Problem to solve: Check each line of the entries below for the string "from" and state how many lines have it, with no other text.

Task material:
• • • •

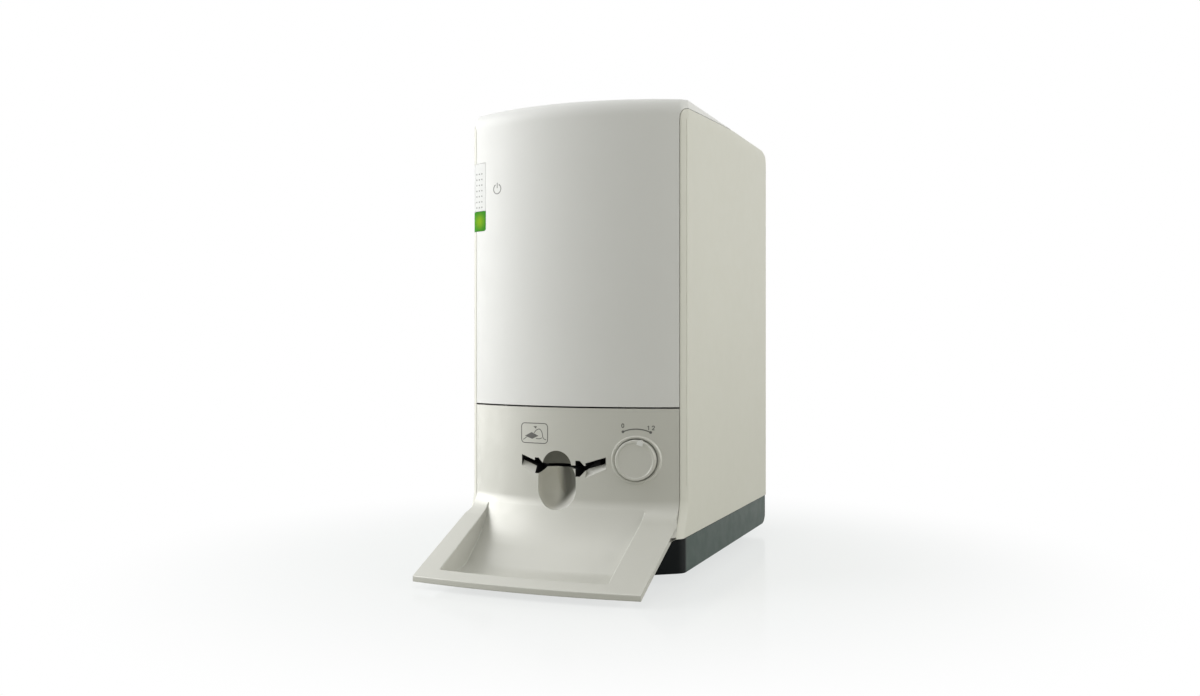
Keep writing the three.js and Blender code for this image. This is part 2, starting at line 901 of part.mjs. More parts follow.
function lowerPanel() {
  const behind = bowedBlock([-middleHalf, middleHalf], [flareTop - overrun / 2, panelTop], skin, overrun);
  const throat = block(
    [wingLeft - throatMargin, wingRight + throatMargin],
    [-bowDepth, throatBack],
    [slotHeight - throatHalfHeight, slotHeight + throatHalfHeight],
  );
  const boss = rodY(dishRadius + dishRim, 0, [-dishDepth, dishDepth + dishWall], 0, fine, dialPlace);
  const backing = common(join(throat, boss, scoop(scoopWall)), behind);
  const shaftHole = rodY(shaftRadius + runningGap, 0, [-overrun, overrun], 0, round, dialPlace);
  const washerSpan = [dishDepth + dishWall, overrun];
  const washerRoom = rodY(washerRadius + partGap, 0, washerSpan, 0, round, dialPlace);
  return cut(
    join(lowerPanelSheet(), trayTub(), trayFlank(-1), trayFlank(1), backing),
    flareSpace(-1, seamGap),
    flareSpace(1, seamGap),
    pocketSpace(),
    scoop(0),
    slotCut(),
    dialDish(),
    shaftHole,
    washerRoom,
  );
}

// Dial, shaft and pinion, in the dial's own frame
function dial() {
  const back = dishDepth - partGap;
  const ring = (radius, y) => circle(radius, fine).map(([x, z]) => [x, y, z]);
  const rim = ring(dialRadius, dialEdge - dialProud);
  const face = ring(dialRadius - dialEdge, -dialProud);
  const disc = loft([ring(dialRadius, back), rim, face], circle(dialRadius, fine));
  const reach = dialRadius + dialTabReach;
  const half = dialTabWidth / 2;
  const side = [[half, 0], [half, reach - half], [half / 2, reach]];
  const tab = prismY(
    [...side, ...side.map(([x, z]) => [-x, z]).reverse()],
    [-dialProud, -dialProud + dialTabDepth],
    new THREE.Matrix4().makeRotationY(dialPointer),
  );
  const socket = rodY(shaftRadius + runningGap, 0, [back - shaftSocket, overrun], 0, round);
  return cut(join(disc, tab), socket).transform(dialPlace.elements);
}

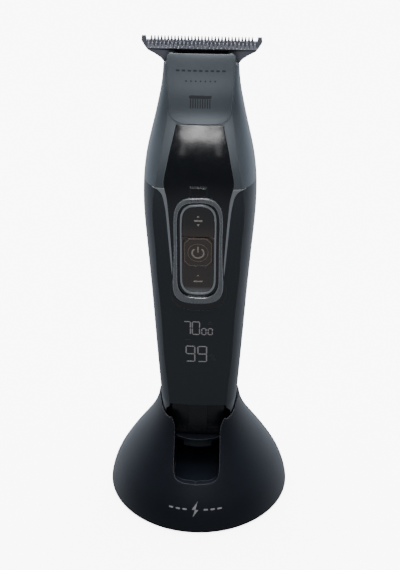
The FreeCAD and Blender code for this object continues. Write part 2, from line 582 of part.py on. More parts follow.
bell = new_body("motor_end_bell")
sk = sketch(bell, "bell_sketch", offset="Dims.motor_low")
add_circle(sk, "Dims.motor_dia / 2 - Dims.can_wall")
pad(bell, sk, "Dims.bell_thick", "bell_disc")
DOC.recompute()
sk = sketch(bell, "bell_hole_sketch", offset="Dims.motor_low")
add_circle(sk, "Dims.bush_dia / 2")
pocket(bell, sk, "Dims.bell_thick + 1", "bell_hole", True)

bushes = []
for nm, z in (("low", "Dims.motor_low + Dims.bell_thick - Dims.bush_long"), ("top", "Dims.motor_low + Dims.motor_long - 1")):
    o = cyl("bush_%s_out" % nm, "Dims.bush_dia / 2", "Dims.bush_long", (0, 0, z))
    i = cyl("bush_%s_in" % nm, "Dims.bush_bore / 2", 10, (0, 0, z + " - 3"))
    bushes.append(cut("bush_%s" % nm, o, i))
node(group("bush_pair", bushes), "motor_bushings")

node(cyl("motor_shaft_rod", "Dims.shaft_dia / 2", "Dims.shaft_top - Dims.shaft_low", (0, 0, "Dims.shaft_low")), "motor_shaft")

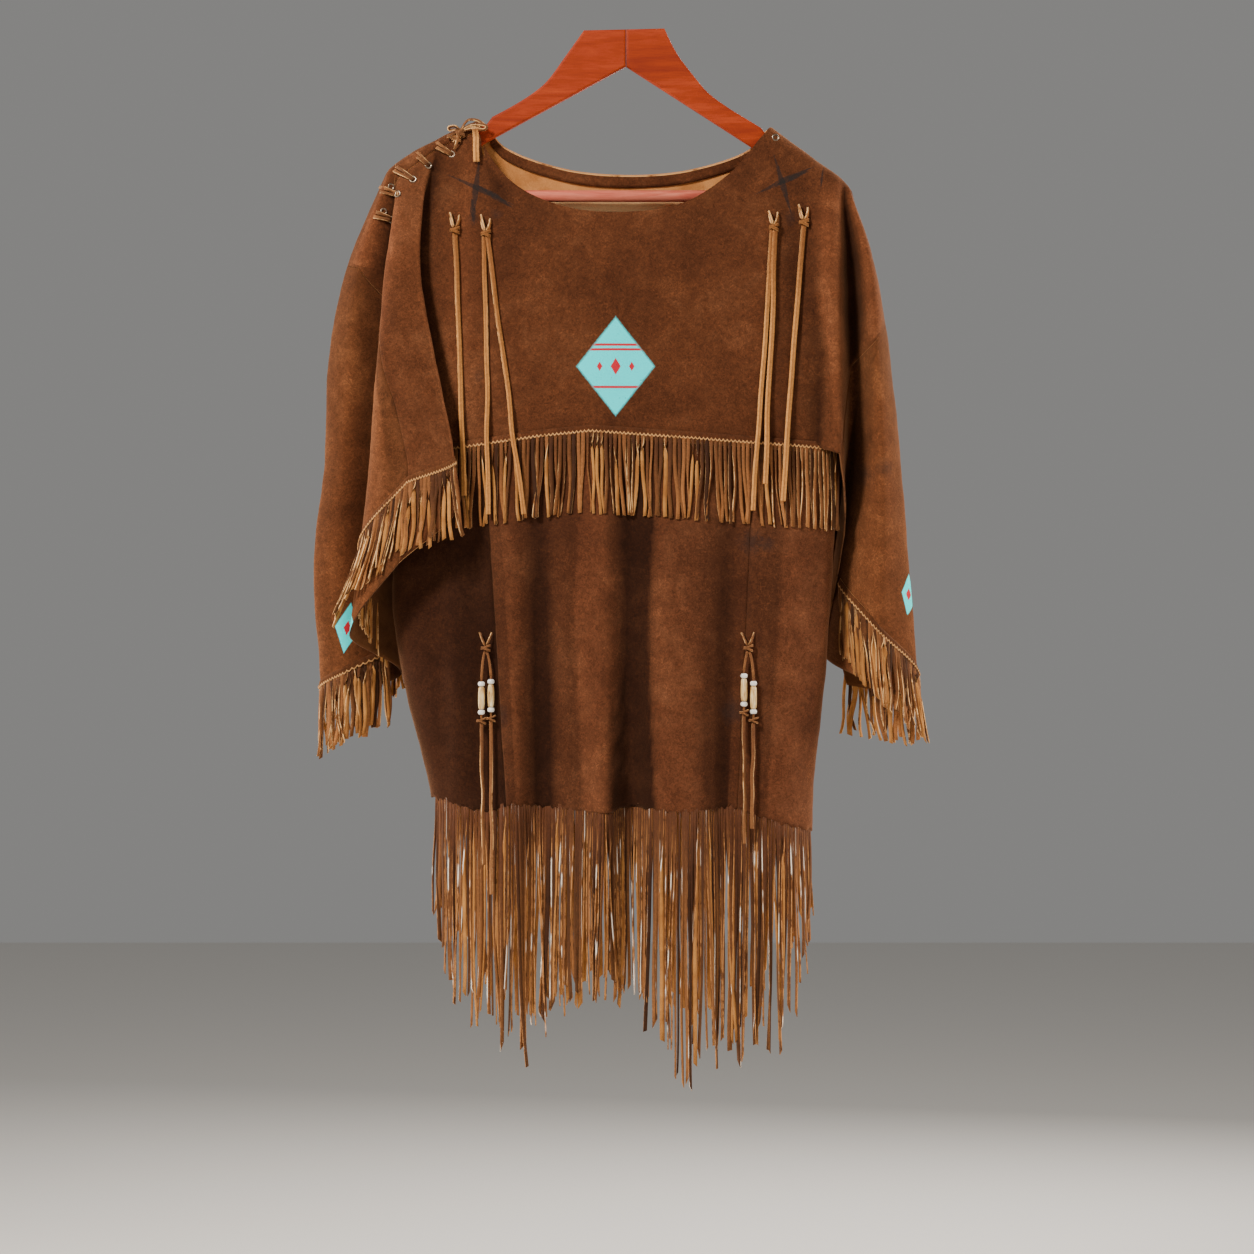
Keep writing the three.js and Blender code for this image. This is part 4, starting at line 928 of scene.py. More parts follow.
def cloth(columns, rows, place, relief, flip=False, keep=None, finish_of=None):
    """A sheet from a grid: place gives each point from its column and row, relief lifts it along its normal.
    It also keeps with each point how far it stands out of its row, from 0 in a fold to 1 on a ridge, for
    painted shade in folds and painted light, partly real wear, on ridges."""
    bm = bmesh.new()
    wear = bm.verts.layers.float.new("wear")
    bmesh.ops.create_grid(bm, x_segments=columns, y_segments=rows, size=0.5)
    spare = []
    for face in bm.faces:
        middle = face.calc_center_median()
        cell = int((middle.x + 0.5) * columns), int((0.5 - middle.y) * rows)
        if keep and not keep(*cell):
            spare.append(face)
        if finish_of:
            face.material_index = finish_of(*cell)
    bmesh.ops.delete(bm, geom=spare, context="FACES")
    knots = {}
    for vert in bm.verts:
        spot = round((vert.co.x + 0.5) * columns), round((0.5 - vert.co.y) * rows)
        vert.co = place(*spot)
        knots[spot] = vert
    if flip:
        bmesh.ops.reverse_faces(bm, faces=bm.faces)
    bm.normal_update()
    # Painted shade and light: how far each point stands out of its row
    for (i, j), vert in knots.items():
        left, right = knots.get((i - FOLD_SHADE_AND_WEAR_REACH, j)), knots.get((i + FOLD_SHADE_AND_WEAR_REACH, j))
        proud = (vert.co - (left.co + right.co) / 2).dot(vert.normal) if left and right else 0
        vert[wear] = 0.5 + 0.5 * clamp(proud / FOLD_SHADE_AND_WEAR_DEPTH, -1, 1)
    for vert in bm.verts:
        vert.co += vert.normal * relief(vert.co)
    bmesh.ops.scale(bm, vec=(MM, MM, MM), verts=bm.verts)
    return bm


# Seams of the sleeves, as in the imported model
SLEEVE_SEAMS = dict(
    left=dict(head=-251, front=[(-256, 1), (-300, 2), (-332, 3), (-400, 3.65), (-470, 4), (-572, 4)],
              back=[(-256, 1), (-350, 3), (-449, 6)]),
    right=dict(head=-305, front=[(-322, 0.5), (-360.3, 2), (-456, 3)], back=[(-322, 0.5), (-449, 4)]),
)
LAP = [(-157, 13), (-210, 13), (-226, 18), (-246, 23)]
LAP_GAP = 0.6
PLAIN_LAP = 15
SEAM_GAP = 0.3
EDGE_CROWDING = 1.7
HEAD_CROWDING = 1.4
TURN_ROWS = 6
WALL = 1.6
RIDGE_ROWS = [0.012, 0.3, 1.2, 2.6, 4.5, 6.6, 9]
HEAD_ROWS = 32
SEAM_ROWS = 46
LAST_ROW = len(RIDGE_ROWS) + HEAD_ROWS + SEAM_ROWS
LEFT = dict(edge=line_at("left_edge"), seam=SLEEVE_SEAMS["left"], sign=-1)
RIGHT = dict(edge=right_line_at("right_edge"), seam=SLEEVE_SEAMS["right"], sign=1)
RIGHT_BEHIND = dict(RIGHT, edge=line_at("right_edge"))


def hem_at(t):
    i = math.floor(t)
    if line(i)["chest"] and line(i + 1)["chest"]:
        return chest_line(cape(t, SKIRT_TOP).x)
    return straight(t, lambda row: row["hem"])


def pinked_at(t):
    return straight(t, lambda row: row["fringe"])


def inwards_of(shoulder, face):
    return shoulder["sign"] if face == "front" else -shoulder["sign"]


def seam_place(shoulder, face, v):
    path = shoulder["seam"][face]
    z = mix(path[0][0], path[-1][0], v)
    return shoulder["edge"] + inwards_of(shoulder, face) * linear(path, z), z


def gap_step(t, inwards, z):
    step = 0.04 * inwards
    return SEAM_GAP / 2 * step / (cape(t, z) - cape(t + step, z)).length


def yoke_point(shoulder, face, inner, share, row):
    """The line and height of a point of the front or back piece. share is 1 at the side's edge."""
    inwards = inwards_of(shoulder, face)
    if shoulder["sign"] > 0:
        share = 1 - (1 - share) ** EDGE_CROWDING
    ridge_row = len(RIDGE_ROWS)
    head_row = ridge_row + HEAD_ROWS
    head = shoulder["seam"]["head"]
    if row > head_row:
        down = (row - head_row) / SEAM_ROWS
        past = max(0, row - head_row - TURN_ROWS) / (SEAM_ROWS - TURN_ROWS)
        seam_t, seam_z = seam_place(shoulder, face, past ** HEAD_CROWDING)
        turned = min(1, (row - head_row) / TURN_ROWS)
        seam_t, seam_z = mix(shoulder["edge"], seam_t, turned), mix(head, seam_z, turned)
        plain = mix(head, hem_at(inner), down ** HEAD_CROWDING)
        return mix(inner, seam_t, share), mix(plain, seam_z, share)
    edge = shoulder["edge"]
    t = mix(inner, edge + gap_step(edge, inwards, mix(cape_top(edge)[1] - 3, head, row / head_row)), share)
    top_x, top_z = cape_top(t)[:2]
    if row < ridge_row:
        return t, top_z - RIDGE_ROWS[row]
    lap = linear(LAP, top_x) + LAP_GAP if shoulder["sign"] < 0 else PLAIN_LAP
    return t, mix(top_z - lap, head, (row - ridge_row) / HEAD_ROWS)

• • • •

The answer: 3